Ari Brooks: And when I see on the payroll why is he here every time I’m here and then we go – I, you know, find out that, no, he actually just comes every single day after work –.
Julie Dina: So it is not just because you’re there.
Ari Brooks: Right.
Julie Dina: It is because he is there all the time.
Lance Salins: Oh, yeah. We have committed regulars that we know by name and it is great.
Ari Brooks: That has got to really feel good.
Lance Salins: It does. We’re a regular part of their life in their community and now they’ll pull up a chair, and they’ll read, and they’ll shop, and they’ll talk, and they’ll meet other regulars, and they’ll talk, and they’ll trade book recommendations, and just talk about their book collections or their music collections and there is a lot of cross talking. That is really where we see the community aspect.
Ari Brooks: The community, yeah.
Lance Salins: And that is what we strive to be a welcoming community bookstore because we just think that it is a wonderful thing to see people enjoying books, enjoying literacy, artistic expression. It is just it is great.
Ari Brooks: And I think part of our success is that we turn the books over. When I think of used bookstores from my past, I think of the books being there, you know, the one month going back, the next month the book is still there.
Lance Salins: It is all static.
Ari Brooks: And then the book is on the floor and then the next time I go back and we actually have a constant turnover of books and are always seeking outlets to get the books into the hands of people regardless of whether they’re sold in our store or sold through other set –.
Lance Salins: Online, we sell online.
FeLance Salins: – online vendors.
Lance Salins: Where – then we’re like we sold the Hemmingway online just because it was such a rare item. The chances of having somebody walk in with $6,000 to spend –.
Julie Dina: Yes.
Ari Brooks: Right.
Lance Salins: – may not have been that high. But – so we do use online market places, but that is just to extract the greatest value and the greatest return for the library because that is our mission and that is our duty.
Ari Brooks: Right. So they aren’t sold in the store. There is another place that we will try to sell it.
Lance Salins: Oh, yeah. We’re constantly thinking of new channels and new ways that we can find homes for these materials and these books. And that is all to serve our greater mission. But it is fun and it is enjoyable to find new outlets and that is why we have these reading lists. We also have a comics list where we send out messages to comic enthusiasts to let them know we have a new batch of comics in and they flock.

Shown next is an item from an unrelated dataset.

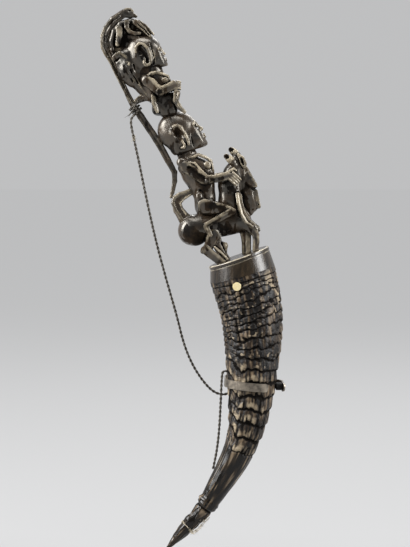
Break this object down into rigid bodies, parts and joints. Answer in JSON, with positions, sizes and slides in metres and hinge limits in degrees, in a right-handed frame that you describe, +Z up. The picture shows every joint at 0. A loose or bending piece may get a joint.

I’ll go to the store the morning after I’ve sent an email to our comics list and they will be 10 people eagerly waiting inline crowding around the door because they want to get in there and start going through and looking for those comics to complete their sets or the comic from the their childhood that they’ve been looking for, for 15 years and they just can’t find it, or they can’t find it because it is, you know, a thousand dollars online and they’re hoping to find it on our store for a better price. Yeah, that is what we see.
Julie Dina: That is awesome. So we usually like to close the show off with what books are you currently reading? We’ll start with you first.

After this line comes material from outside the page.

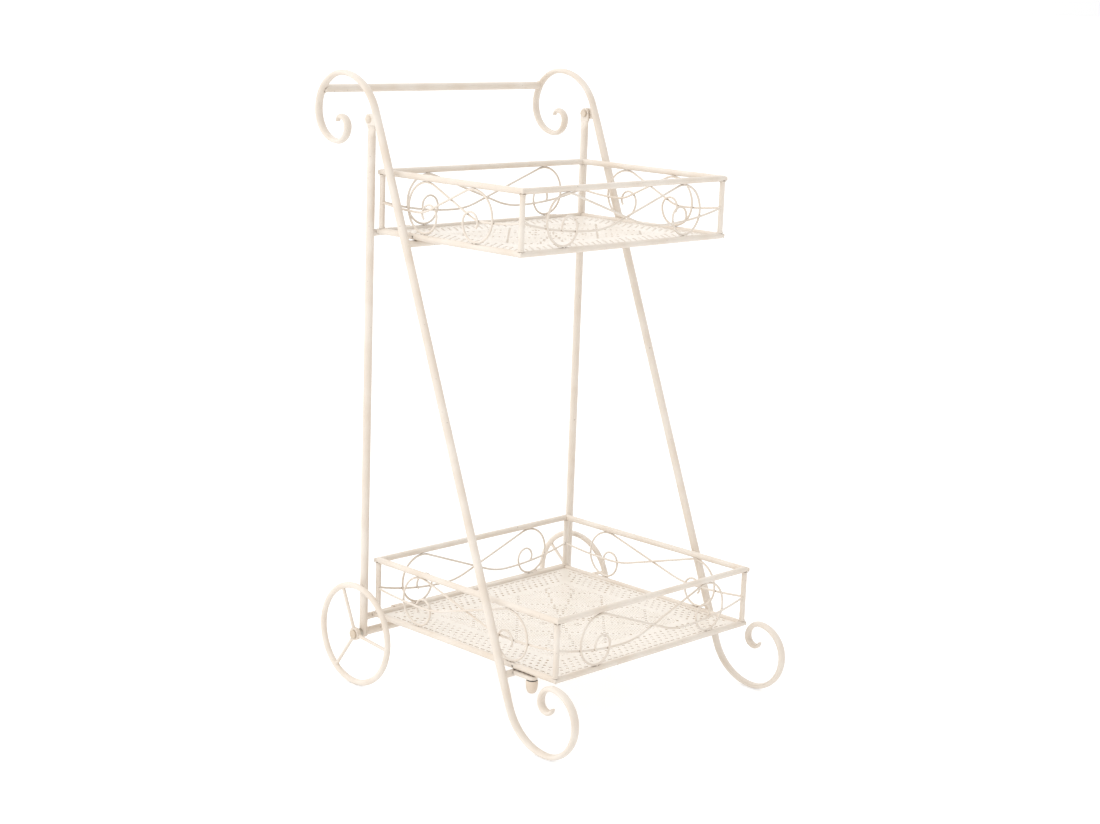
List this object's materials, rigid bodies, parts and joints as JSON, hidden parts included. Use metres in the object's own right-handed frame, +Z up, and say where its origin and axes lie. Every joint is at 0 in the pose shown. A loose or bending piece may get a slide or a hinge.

Ari Brooks: Okay. So I am finishing up "The Beautiful Things That Heaven Bears" by Dinaw Mengestu, which is the big read book that we hope the entire Montgomery County will be reading with us from April to June of 2018. And I’m reading with my daughter the “Case of the Missing Lion” by Alexander McCall Smith, one of his young adult books.
Lance Salins: I am reading “The Bell Jar” by Sylvia Plath, which is amazing. I definitely recommend it. I’m only about a third of the way through, but it is very intense and I highly recommend it. I’m also reading a number of other things like I kind of tend to alternate and switch around with my books. And I also want to give a shout out with my niece. I currently – I’m reading with here, she is working her way through the Warriors series –.
Julie Dina: Yeah.
Lance Salins: – by Erin Hunter which is extremely popular.
Ari Brooks: The cats.
Lance Salins: Those cats get up to some really –.
Ari Brooks: I know.
Lance Salins: It is very –.
Ari Brooks: I’ve been there and done that with my daughters.

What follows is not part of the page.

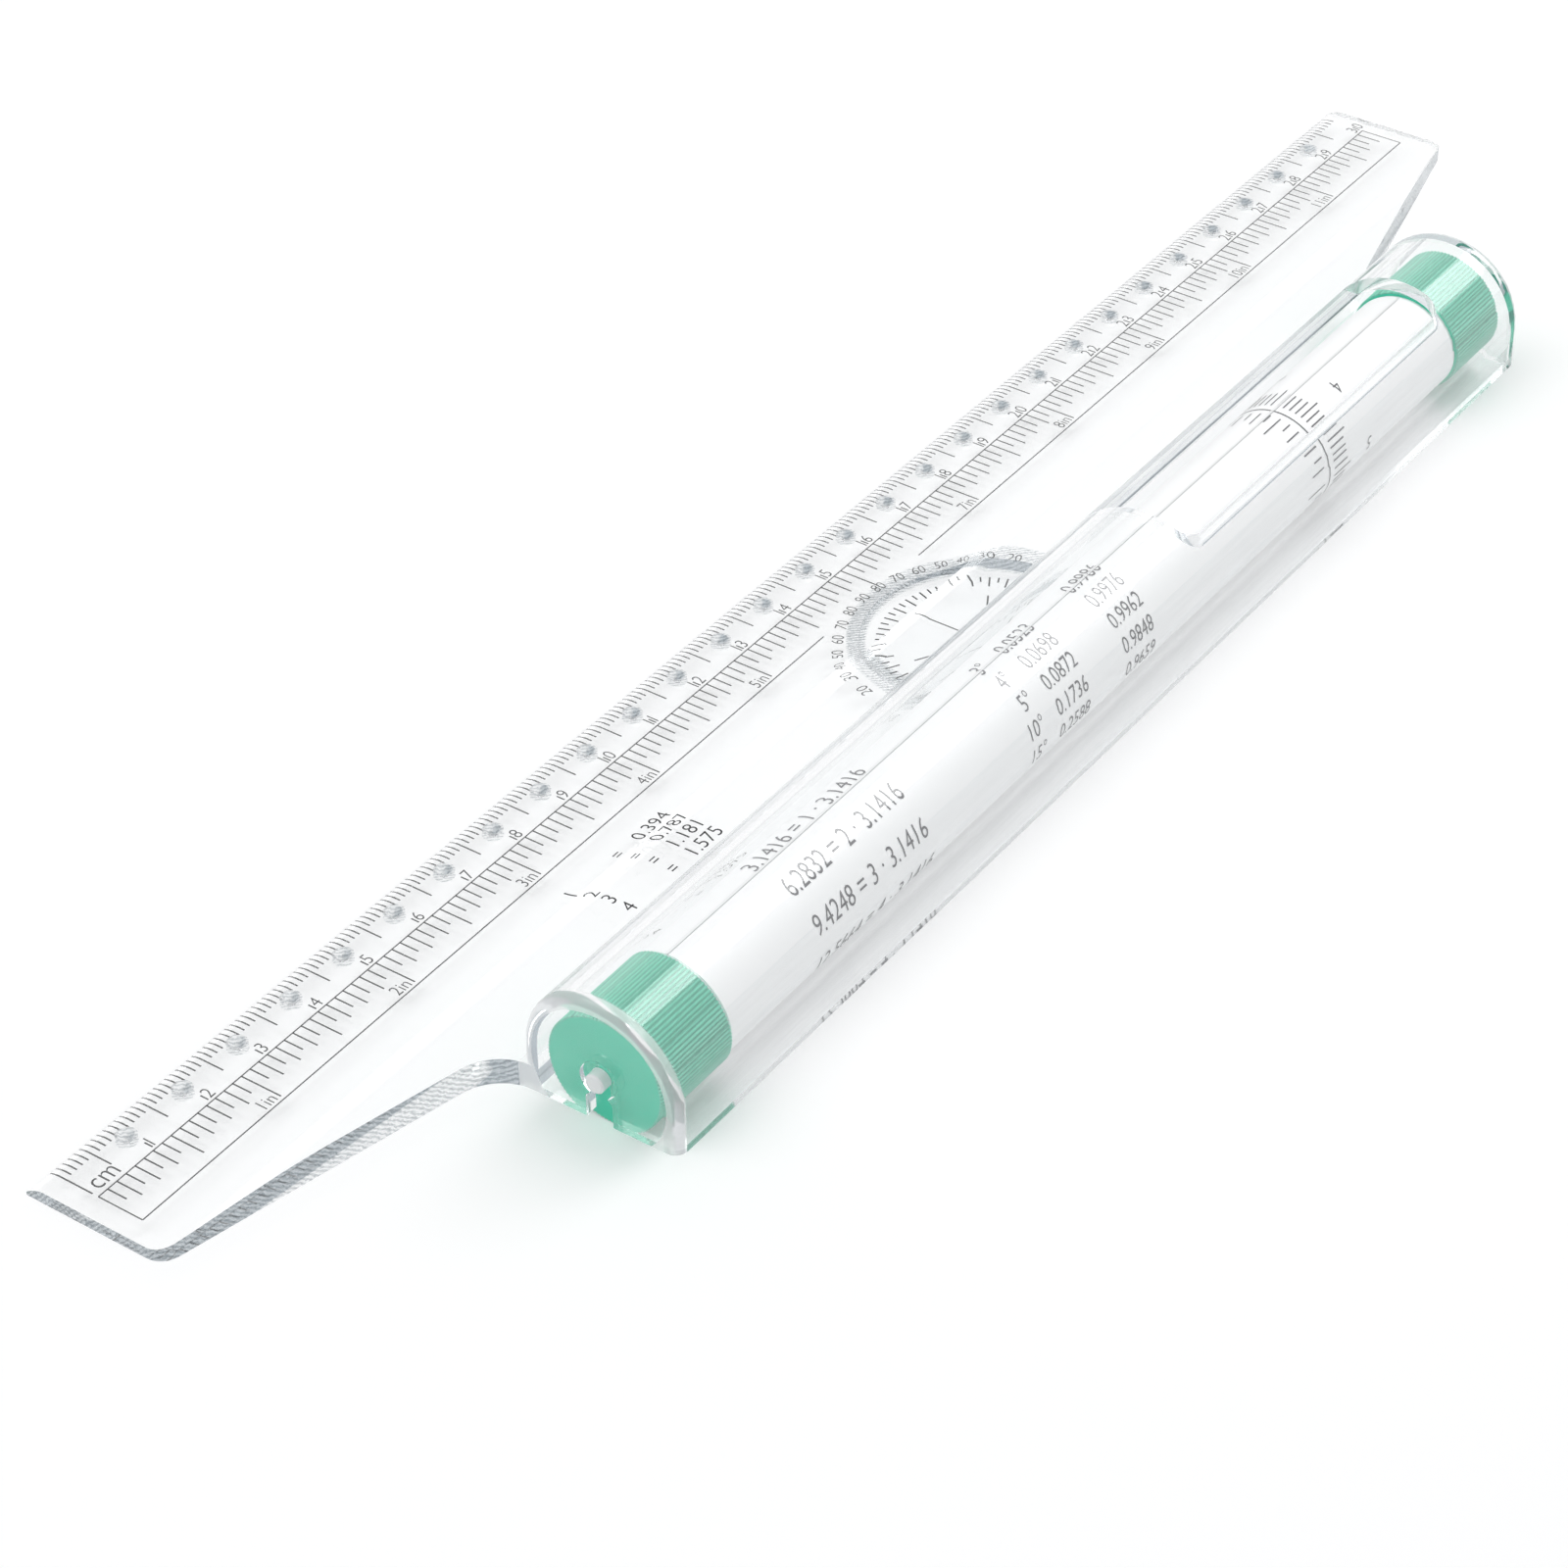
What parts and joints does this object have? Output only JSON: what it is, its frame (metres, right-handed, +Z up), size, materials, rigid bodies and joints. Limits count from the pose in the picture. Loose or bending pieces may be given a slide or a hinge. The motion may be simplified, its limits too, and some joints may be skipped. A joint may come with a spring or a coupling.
{
  "type": "rolling ruler",
  "caption": "Clear rolling ruler: bevelled blade with pencil holes and a protractor, and a D-shaped housing with a reading window that holds a white roller between green ribbed wheels.",
  "frame": {"origin": "middle of the bounding box at the height of the lowest points of the two wheels", "axes": "+X along the ruler in the direction in which the centimetre numbers grow, +Y towards the bevelled edge, +Z up"},
  "size_m": [0.306, 0.0596, 0.0201],
  "materials": {
    "clear_body": "clear colourless acrylic, polished",
    "white_tube": "smooth white plastic tube",
    "printed_sleeve": "satin white sleeve printed in black",
    "white_plug": "moulded white plastic",
    "green_wheel": "satin mint-green moulding with fine ribs"
  },
  "bodies": {
    "ruler": {"ruler_body": "clear_body"},
    "roller": {"drum_tube": "white_tube", "scale_sleeve": "printed_sleeve", "end_plug_left": "white_plug", "end_plug_right": "white_plug", "wheel_left": "green_wheel", "wheel_right": "green_wheel"}
  },
  "joints": [
    {"name": "roller_spin", "type": "hinge", "parent": "ruler", "child": "roller", "pos_m": [0, -0.0181, 0.0084], "axis": [1, 0, 0], "continuous": true}
  ]
}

Julie Dina: Yeah, the cats.
Lance Salins: Yeah. Talk about intensity, oh my goodness. She was explaining to me all the intricacies of these different clans.
Ari Brooks: The clans.
Julie Dina: Yes.
Lance Salins: And all of the – just all the behind the scenes politics and backstabbing or I guess back cloying or all the different things. And it was – she would kept explaining it to me and I was just sitting there stunned because it was – it almost read like “Game of Thrones,” all the intricacies and just nine – just my nine-year-old niece is telling me all of this. I’m just like, “Wow, that is intense.” I was impressed with her grasp on all of it. So I give a shout out to the Warrior series for her.
Julie Dina: I hope you heard that, niecy [Phonetic] [0:35:48].
Lance Salins: Yes, absolutely. Or anybody that is looking for that great level, that fourth, fifth, sixth great level.
Ari Brooks: I highly recommend it.
Lance Salins: Yeah.
Ari Brooks: My older daughter went through that whole face and just gobbled those books up.
Julie Dina: Well, I’ve got to say this was very, very – a very, very nice conversation. And I have to mention that on behalf of Montgomery County staff, we want to say a very big thank you to our friends, Friends of the Library, for all the many show stopping programs you guys have been able to allow us to provide to our customers and for everything that you guys do. We really, really appreciate it. So thank you to Ari and thank you Lance for coming to the program today.